* **Dataset content**:
>> Begin
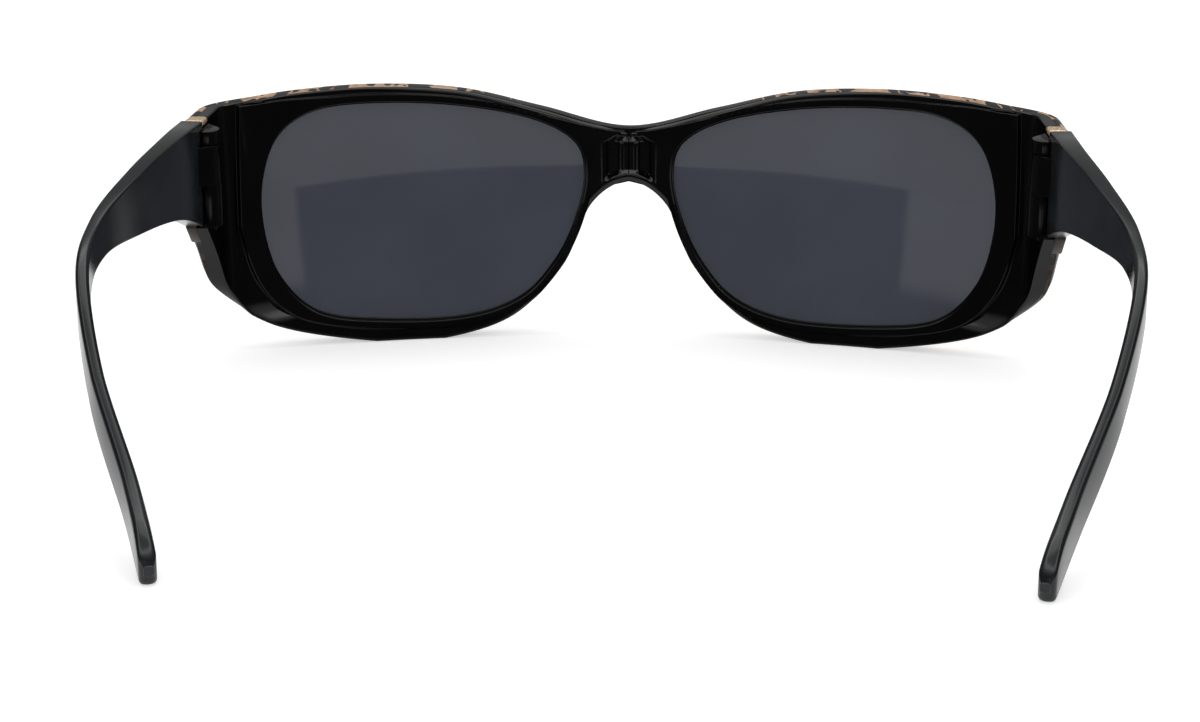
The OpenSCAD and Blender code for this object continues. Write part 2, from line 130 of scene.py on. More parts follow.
# Derived places
OPEN_IN = LENS_GAP / 2
OPEN_OUT = OPEN_IN + LENS_W
OPEN_MID = np.array([OPEN_IN + LENS_W / 2, RIM_LOW + LENS_H / 2])
WING_END = OPEN_OUT + WING_W
TOP_Z = RIM_LOW + LENS_H + BROW_H
BRIDGE_Z = TOP_Z - BRIDGE_DIP
NOSE_Z = BRIDGE_Z - BRIDGE_H
SEAM_Z = TOP_Z - SEAM_DIP
WING_Z = SEAM_Z - WING_H
WING_MID = np.array([OPEN_OUT + 0.74 * WING_W, WING_Z - 0.33 * WING_H])
PRINT_END = WING_END - TRIM_W - GLUE_GAP
RIM_END = OPEN_OUT + RIM_REACH
GROOVE_N1 = GROOVE_N0 + GROOVE_W
CORNER_S1 = PRINT_END - WALL_L
LENS_TURN = (CORNER_S1 - BRIDGE_FLAT - CORNER_R * WALL_ANGLE) / (BASE_R - CORNER_R)
CORNER_S0 = BRIDGE_FLAT + BASE_R * LENS_TURN
CORNER_P0 = np.array([BRIDGE_FLAT + BASE_R * math.sin(LENS_TURN), BASE_R * (1 - math.cos(LENS_TURN))])
CORNER_P1 = CORNER_P0 + CORNER_R * np.array(
    [math.sin(WALL_ANGLE) - math.sin(LENS_TURN), math.cos(LENS_TURN) - math.cos(WALL_ANGLE)])
WALL_DIR = np.array([math.cos(WALL_ANGLE), math.sin(WALL_ANGLE)])
HINGE_P = CORNER_P1 + (WING_END - CORNER_S1) * WALL_DIR
HINGE_TURN = WALL_ANGLE - math.pi / 2
AXIS_N = WING_T + AXIS_IN
AXIS_Y = BUTT_GAP / 2
KNUCKLE_Z2 = SEAM_Z - KNUCKLE_DROP
KNUCKLE_Z1 = KNUCKLE_Z2 - KNUCKLE_H
KNUCKLE_Z0 = WING_Z + KNUCKLE_FOOT
KNUCKLE_Z3 = SEAM_Z - FLANGE_T - KNUCKLE_HEAD

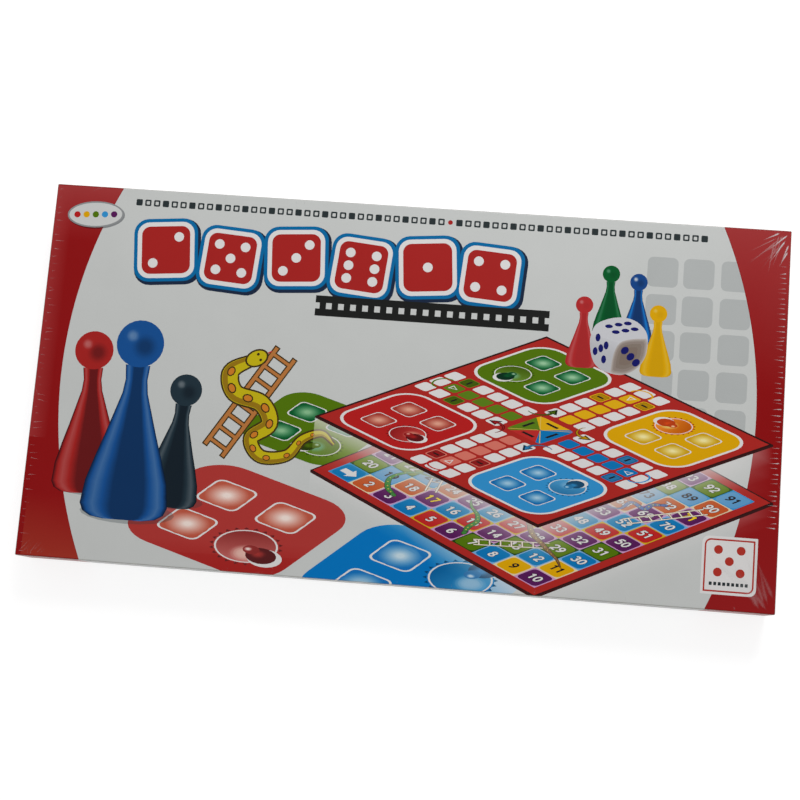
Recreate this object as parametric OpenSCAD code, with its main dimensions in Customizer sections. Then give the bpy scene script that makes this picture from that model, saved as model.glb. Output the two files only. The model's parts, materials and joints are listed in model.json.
>> End
Using the data above, repeat every line exactly.

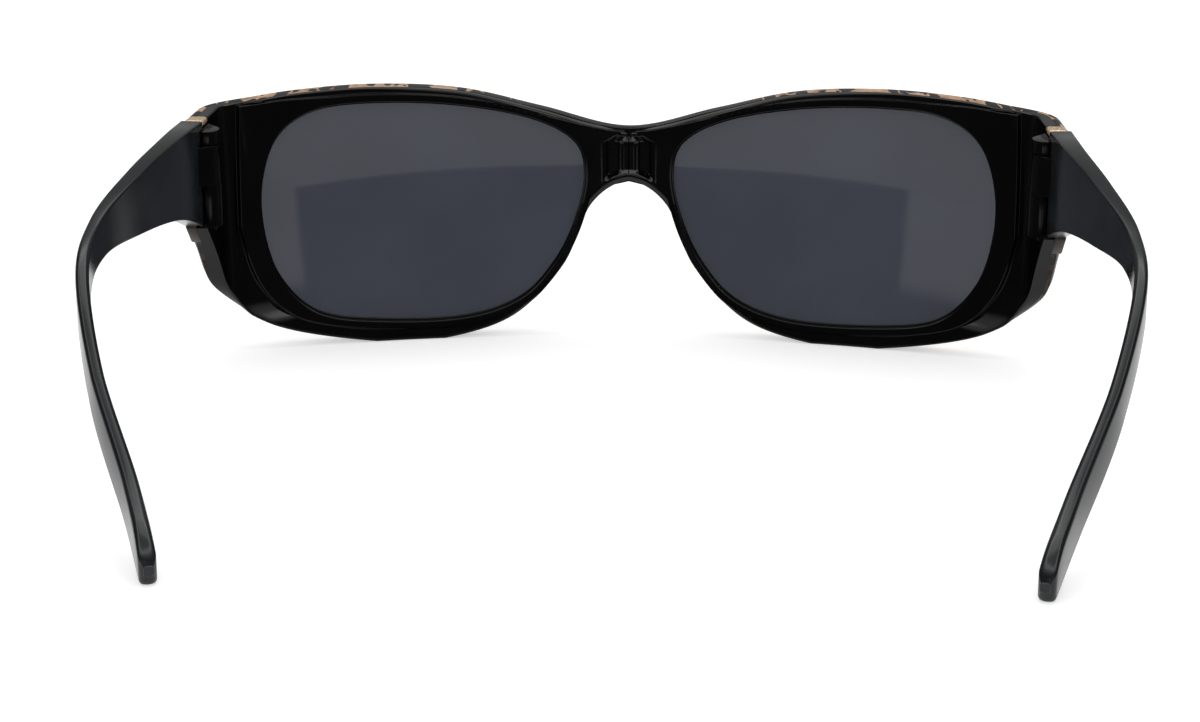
The OpenSCAD and Blender code for this object continues. Write part 2, from line 130 of scene.py on. More parts follow.
# Derived places
OPEN_IN = LENS_GAP / 2
OPEN_OUT = OPEN_IN + LENS_W
OPEN_MID = np.array([OPEN_IN + LENS_W / 2, RIM_LOW + LENS_H / 2])
WING_END = OPEN_OUT + WING_W
TOP_Z = RIM_LOW + LENS_H + BROW_H
BRIDGE_Z = TOP_Z - BRIDGE_DIP
NOSE_Z = BRIDGE_Z - BRIDGE_H
SEAM_Z = TOP_Z - SEAM_DIP
WING_Z = SEAM_Z - WING_H
WING_MID = np.array([OPEN_OUT + 0.74 * WING_W, WING_Z - 0.33 * WING_H])
PRINT_END = WING_END - TRIM_W - GLUE_GAP
RIM_END = OPEN_OUT + RIM_REACH
GROOVE_N1 = GROOVE_N0 + GROOVE_W
CORNER_S1 = PRINT_END - WALL_L
LENS_TURN = (CORNER_S1 - BRIDGE_FLAT - CORNER_R * WALL_ANGLE) / (BASE_R - CORNER_R)
CORNER_S0 = BRIDGE_FLAT + BASE_R * LENS_TURN
CORNER_P0 = np.array([BRIDGE_FLAT + BASE_R * math.sin(LENS_TURN), BASE_R * (1 - math.cos(LENS_TURN))])
CORNER_P1 = CORNER_P0 + CORNER_R * np.array(
    [math.sin(WALL_ANGLE) - math.sin(LENS_TURN), math.cos(LENS_TURN) - math.cos(WALL_ANGLE)])
WALL_DIR = np.array([math.cos(WALL_ANGLE), math.sin(WALL_ANGLE)])
HINGE_P = CORNER_P1 + (WING_END - CORNER_S1) * WALL_DIR
HINGE_TURN = WALL_ANGLE - math.pi / 2
AXIS_N = WING_T + AXIS_IN
AXIS_Y = BUTT_GAP / 2
KNUCKLE_Z2 = SEAM_Z - KNUCKLE_DROP
KNUCKLE_Z1 = KNUCKLE_Z2 - KNUCKLE_H
KNUCKLE_Z0 = WING_Z + KNUCKLE_FOOT
KNUCKLE_Z3 = SEAM_Z - FLANGE_T - KNUCKLE_HEAD

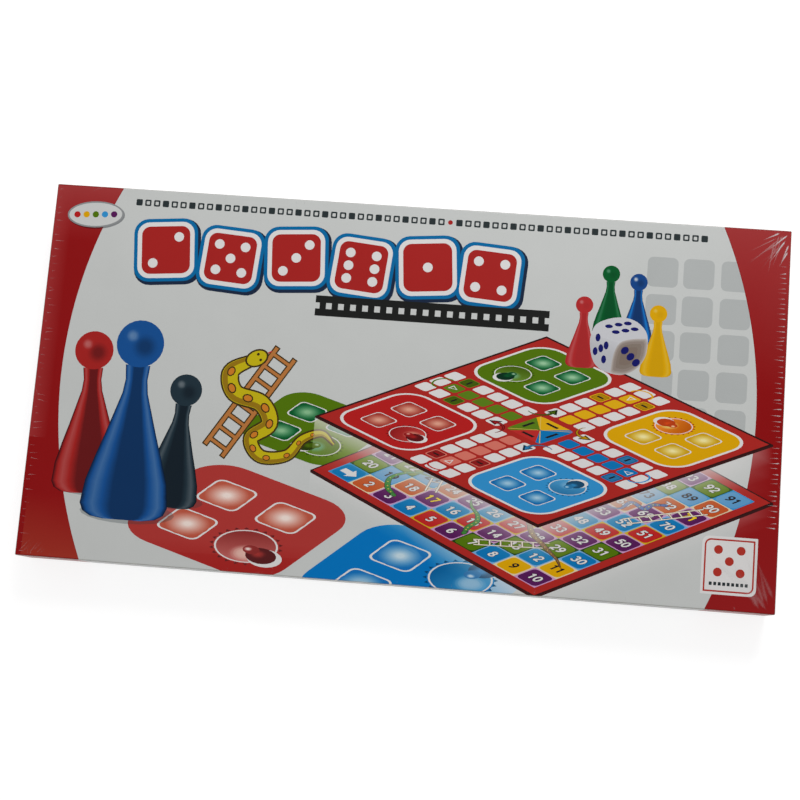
Recreate this object as parametric OpenSCAD code, with its main dimensions in Customizer sections. Then give the bpy scene script that makes this picture from that model, saved as model.glb. Output the two files only. The model's parts, materials and joints are listed in model.json.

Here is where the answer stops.